In this talk, we will explore the dual algebraic objects of coalgebras and comodules in higher algebra. Instead of a multiplication, we have a comultiplicationthat we now require to be co-associative up to higher homotopy. I will show that higher algebras are enriched over higher coalgebras and thus, coalgebras provide insight on the structure for algebras. However, we will see that these objects are much more mysterious than algebras. I will show that none of the current monoidal model categories of spectra represent well the higher coalgebras in spectra. This is will hint that the correct language to study higher coalgebra is infinity-categories. I will also show that it is challenging but possible to rigidify coaction of comodules when using connective spectra over a field. This result allows to define a derived cotensor product of comodules which has not been possible before.
- Alexander Campbell Centre of Australian Category Theory, Macquarie University
- Tuesday, April 6, 6pm EDT <– Note unusual time!

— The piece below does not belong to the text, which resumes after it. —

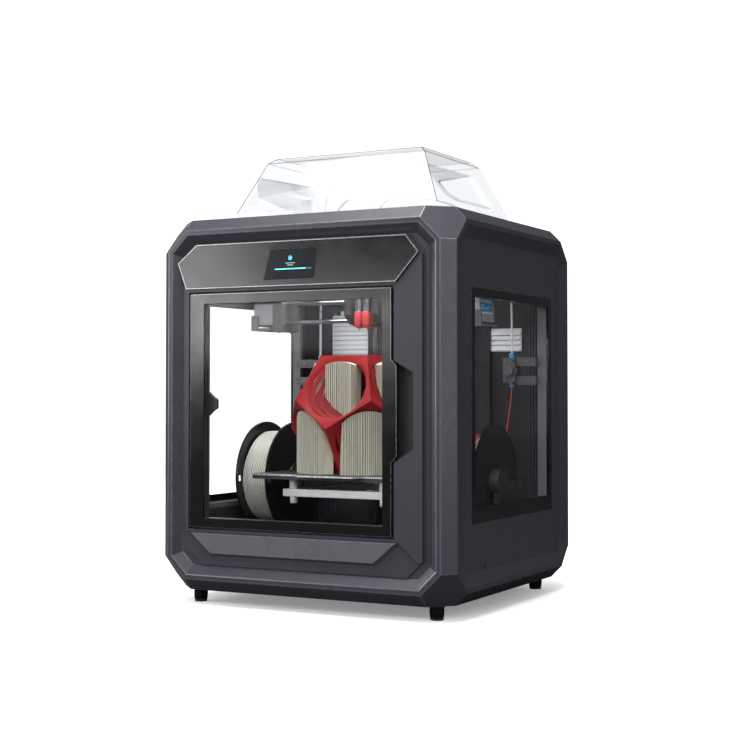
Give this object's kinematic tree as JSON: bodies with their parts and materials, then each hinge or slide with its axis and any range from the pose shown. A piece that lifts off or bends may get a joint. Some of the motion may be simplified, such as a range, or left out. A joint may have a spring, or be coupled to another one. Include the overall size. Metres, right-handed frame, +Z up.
{
  "type": "fdm printer",
  "caption": "Enclosed desktop filament printer: faceted casing, glass front door, lift-off clear hood, moving gantry and print head, lifting bed, side spools and feeders.",
  "frame": {"origin": "on the floor, under the middle of the casing's width and depth", "axes": "+Z up, the door and screen face -Y, +X to the right as seen from the front"},
  "size_m": [0.555, 0.525, 0.777],
  "materials": {
    "body_grey": "satin moulded, slate grey",
    "dark_plastic": "fine grain",
    "gloss_panel": "high gloss",
    "bright_trim": "bright",
    "display": "display glass",
    "tinted_glass": "clear, faint grey tint",
    "clear_cover": "clear moulded plastic",
    "pale_plastic": "satin, near white",
    "rocker": "gloss",
    "screw_steel": "satin",
    "circuit_parts": "mixed",
    "ground_steel": "ground and polished",
    "motor_black": "satin, ground end bells",
    "belt_pulleys": "turned",
    "carriage_black": "satin",
    "hot_end_metal": "machined",
    "red_silicone": "matt",
    "bed_metal": "cast and brushed",
    "plate_sheet": "coated top, bright edge",
    "print_red": "layered",
    "support_cream": "layered",
    "spool_black_cream": "moulded, cream winding",
    "spool_black_red": "moulded, red winding",
    "coupler_blue": "gloss",
    "gear_grey": "satin",
    "filament": "satin",
    "tube_white": "milky"
  },
  "bodies": {
    "casing": {"front_frame": "body_grey", "rear_frame": "body_grey", "top_frame": "body_grey", "base_pan": "dark_plastic", "side_panel_left": "body_grey", "side_panel_right": "body_grey", "side_windows": "tinted_glass", "front_panel": "body_grey", "control_panel_glass": "gloss_panel", "control_panel_trim": "bright_trim", "touchscreen": "display", "lower_front_cover": "body_grey", "door_catch": "dark_plastic", "feet": "gloss_panel", "rear_panel": "body_grey", "rear_vent_louvre": "pale_plastic", "fan_guard": "dark_plastic", "power_inlet": "dark_plastic", "casing_screws": "screw_steel", "chamber_floor": "dark_plastic", "electronics": "circuit_parts", "z_guide_rods": "ground_steel", "frame_motors": "motor_black", "y_rods": "ground_steel", "y_belts": "dark_plastic", "spool_holders": "dark_plastic", "feeder_housings": "carriage_black", "tube_couplers": "coupler_blue", "filament_strands": "filament", "tube_rear_spans": "tube_white"},
    "door": {"door_glass": "tinted_glass", "door_frame": "dark_plastic"},
    "hood": {"hood": "clear_cover"},
    "power_switch": {"power_switch": "rocker"},
    "exhaust_fan": {"exhaust_fan": "dark_plastic"},
    "z_screw": {"z_screw": "ground_steel"},
    "bed": {"build_plate": "plate_sheet", "heated_bed": "bed_metal", "bed_frame": "bed_metal", "bed_mounts": "screw_steel", "printed_part": "print_red", "print_supports": "support_cream"},
    "y_shaft": {"y_drive_shaft": "ground_steel"},
    "y_idler_left": {"y_idler_left": "belt_pulleys"},
    "y_idler_right": {"y_idler_right": "belt_pulleys"},
    "gantry": {"y_carriages": "carriage_black", "x_rods": "ground_steel", "x_motors": "motor_black", "x_belt": "dark_plastic"},
    "x_pulley_left": {"x_pulley_left": "belt_pulleys"},
    "x_pulley_right": {"x_pulley_right": "belt_pulleys"},
    "head": {"head_shell": "dark_plastic", "hot_ends": "hot_end_metal", "silicone_socks": "red_silicone", "tube_front_spans": "tube_white"},
    "head_fan": {"head_fan": "dark_plastic"},
    "spool_left": {"spool_left": "spool_black_cream"},
    "spool_right": {"spool_right": "spool_black_red"},
    "feeder_gear_left": {"feeder_gear_left": "gear_grey"},
    "feeder_gear_right": {"feeder_gear_right": "gear_grey"}
  },
  "joints": [
    {"name": "door_hinge", "type": "hinge", "parent": "casing", "child": "door", "pos_m": [-0.21, -0.2525, 0.329], "axis": [0, 0, -1], "range_deg": [0, 105]},
    {"name": "hood_lift", "type": "slide", "parent": "casing", "child": "hood", "axis": [0, 0, 1], "range_m": [0, 0.15]},
    {"name": "power_switch_tip", "type": "hinge", "parent": "casing", "child": "power_switch", "pos_m": [0.17, 0.247, 0.143], "axis": [-1, 0, 0], "range_deg": [0, 14]},
    {"name": "exhaust_fan_spin", "type": "hinge", "parent": "casing", "child": "exhaust_fan", "pos_m": [-0.12, 0.2445, 0.576], "axis": [0, 1, 0], "continuous": true},
    {"name": "z_screw_spin", "type": "hinge", "parent": "casing", "child": "z_screw", "pos_m": [0, 0.2, 0.3], "axis": [0, 0, 1], "continuous": true},
    {"name": "bed_lift", "type": "slide", "parent": "casing", "child": "bed", "axis": [0, 0, 1], "range_m": [0, 0.245], "deforming": ["printed_part", "print_supports"]},
    {"name": "y_shaft_spin", "type": "hinge", "parent": "casing", "child": "y_shaft", "pos_m": [0, 0.212, 0.575], "axis": [1, 0, 0], "continuous": true},
    {"name": "y_idler_left_spin", "type": "hinge", "parent": "casing", "child": "y_idler_left", "pos_m": [-0.236, -0.212, 0.575], "axis": [1, 0, 0], "continuous": true},
    {"name": "y_idler_right_spin", "type": "hinge", "parent": "casing", "child": "y_idler_right", "pos_m": [0.236, -0.212, 0.575], "axis": [1, 0, 0], "continuous": true},
    {"name": "gantry_slide", "type": "slide", "parent": "casing", "child": "gantry", "axis": [0, 1, 0], "range_m": [-0.11, 0.12], "deforming": ["tube_rear_spans"]},
    {"name": "x_pulley_left_spin", "type": "hinge", "parent": "gantry", "child": "x_pulley_left", "pos_m": [-0.207, 0.027, 0.501], "axis": [0, 1, 0], "continuous": true},
    {"name": "x_pulley_right_spin", "type": "hinge", "parent": "gantry", "child": "x_pulley_right", "pos_m": [0.207, 0.027, 0.501], "axis": [0, 1, 0], "continuous": true},
    {"name": "head_slide", "type": "slide", "parent": "gantry", "child": "head", "axis": [1, 0, 0], "range_m": [-0.13, 0.13], "deforming": ["tube_front_spans"]},
    {"name": "head_fan_spin", "type": "hinge", "parent": "head", "child": "head_fan", "pos_m": [0, 0.0097, 0.535], "axis": [0, 1, 0], "continuous": true},
    {"name": "spool_left_spin", "type": "hinge", "parent": "casing", "child": "spool_left", "pos_m": [-0.199, 0.008, 0.205], "axis": [1, 0, 0], "continuous": true},
    {"name": "spool_right_spin", "type": "hinge", "parent": "casing", "child": "spool_right", "pos_m": [0.199, 0.008, 0.205], "axis": [1, 0, 0], "continuous": true},
    {"name": "feeder_gear_left_spin", "type": "hinge", "parent": "casing", "child": "feeder_gear_left", "pos_m": [-0.2, 0.148, 0.399], "axis": [0, 1, 0], "continuous": true},
    {"name": "feeder_gear_right_spin", "type": "hinge", "parent": "casing", "child": "feeder_gear_right", "pos_m": [0.2, 0.148, 0.399], "axis": [0, 1, 0], "continuous": true}
  ],
  "couplings": [
    {"joint": "z_screw_spin", "follows": "bed_lift", "rad_per_m": -785.4},
    {"joint": "y_shaft_spin", "follows": "gantry_slide", "rad_per_m": 125},
    {"joint": "y_idler_left_spin", "follows": "gantry_slide", "rad_per_m": 125},
    {"joint": "y_idler_right_spin", "follows": "gantry_slide", "rad_per_m": 125},
    {"joint": "x_pulley_left_spin", "follows": "head_slide", "rad_per_m": 156.25},
    {"joint": "x_pulley_right_spin", "follows": "head_slide", "rad_per_m": 156.25},
    {"joint": "feeder_gear_left_spin", "follows": "spool_left_spin", "ratio": 8.6316},
    {"joint": "feeder_gear_right_spin", "follows": "spool_right_spin", "ratio": -8.6316}
  ]
}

- A model-independent construction of the Gray monoidal structure for (∞,2)-categories
- Abstract: In this talk I will describe joint work with Yuki Maehara in which we give a model-independent (i.e. a purely ∞-categorical) construction of the (non-symmetric) Gray monoidal structure on the ∞-category of (∞,2)-categories. Our construction is a generalisation to the ∞-categorical setting of a construction of the Gray monoidal structure for 2-categories due to Ross Street, which uses the techniques from Brian Day’s PhD thesis for extending a monoidal structure along a dense functor. The proof of our construction uses, among other things, the results from Yuki’s PhD thesis on the Gray tensor product for 2-quasi-categories. I will also mention a few of the open problems concerning the Gray monoidal structure for (∞,2)-categories, and explain how our results can be used to simplify (though not yet solve) one of these problems.

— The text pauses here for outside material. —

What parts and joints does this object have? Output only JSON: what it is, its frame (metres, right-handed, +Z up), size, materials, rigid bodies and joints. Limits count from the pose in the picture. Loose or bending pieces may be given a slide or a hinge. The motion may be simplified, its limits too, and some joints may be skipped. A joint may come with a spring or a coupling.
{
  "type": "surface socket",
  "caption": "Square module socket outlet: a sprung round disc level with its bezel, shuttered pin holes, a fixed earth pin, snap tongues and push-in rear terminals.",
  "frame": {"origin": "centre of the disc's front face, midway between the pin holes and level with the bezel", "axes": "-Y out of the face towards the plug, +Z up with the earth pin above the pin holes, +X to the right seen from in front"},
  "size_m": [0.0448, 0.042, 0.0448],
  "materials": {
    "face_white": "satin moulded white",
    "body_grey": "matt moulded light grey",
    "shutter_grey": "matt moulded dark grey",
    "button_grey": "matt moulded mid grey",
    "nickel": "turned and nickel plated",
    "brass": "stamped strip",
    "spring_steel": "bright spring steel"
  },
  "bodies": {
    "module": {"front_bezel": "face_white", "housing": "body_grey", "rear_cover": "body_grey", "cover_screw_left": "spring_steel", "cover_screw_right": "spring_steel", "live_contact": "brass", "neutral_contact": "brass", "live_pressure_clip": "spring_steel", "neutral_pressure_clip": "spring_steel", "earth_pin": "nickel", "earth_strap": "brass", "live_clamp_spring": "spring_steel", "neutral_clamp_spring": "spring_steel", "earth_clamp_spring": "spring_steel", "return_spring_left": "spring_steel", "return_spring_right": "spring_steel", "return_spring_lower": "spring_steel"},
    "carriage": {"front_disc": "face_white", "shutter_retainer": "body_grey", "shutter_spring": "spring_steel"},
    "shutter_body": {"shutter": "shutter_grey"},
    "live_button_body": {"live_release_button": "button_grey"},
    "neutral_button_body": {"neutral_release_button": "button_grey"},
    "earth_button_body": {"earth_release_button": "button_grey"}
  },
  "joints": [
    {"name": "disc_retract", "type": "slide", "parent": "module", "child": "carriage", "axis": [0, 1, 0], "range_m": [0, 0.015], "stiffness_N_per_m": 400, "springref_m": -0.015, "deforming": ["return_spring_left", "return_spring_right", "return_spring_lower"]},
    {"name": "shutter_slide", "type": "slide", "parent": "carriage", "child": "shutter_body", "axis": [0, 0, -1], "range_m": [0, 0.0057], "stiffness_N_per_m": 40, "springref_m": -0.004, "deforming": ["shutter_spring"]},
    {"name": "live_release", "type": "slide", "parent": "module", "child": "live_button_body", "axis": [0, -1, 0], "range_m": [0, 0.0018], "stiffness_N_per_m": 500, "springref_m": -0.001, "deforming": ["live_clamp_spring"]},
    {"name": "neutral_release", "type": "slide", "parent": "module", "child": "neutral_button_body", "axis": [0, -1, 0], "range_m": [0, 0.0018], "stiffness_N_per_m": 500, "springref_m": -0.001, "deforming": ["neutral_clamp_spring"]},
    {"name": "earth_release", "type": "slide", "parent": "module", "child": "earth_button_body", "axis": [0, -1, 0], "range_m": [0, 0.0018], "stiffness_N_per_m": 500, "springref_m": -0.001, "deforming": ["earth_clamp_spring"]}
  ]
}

- Martina Rovelli, University of Massachusetts Amherst
- Tuedsday, March 23 5pm EDT
- \(n\)-complicial sets as a model for \((∞, n)\)-categories
- Abstract: With the rising significance of \((∞, n)\)-categories, it is important to have easy-to-handle models for those and understand them as much as possible. In this introductory talk we will discuss how n-complicial sets provide a model for \((∞,n)\)-categories, and how one can recover strict n-categories through a suitable nerve construction. We will focus on \(n = 2\), for which more results are available, but keep an eye towards the general case. Time permitting, we will also discuss a few recent research directions and work in progress about n-complicial sets.
- Rhiannon Griffiths, Case Western Reserve University
- Tuesday, February 9, 5pm EST
- Enriched Model Categories for Functor Calculus
- Abstract: We present results necessary for developing model categories of enriched functors suitable for doing functor calculus. As a first example, we show how the discrete functor calculus of Bauer, Johnson and McCarthy may be placed into the context of simplicially enriched model categories.
- Christina Osborne, Cedarville University
- Tuesday, January 19, 5pm EST
- Decomposing the classifying diagram in terms of classifying spaces of groups
- Abstract: The classifying diagram was defined by Rezk and is a generalization of the nerve of a category; in contrast to the nerve, the classifying diagram of two categories is equivalent if and only if the categories are equivalent. In this talk, we will show that the classifying diagram of any category is characterized in terms of classifying spaces of stabilizers of groups. We will also prove explicit decompositions of the classifying diagrams for the categories of finite ordered sets, finite dimensional vector spaces, and finite sets in terms of classifying spaces of groups.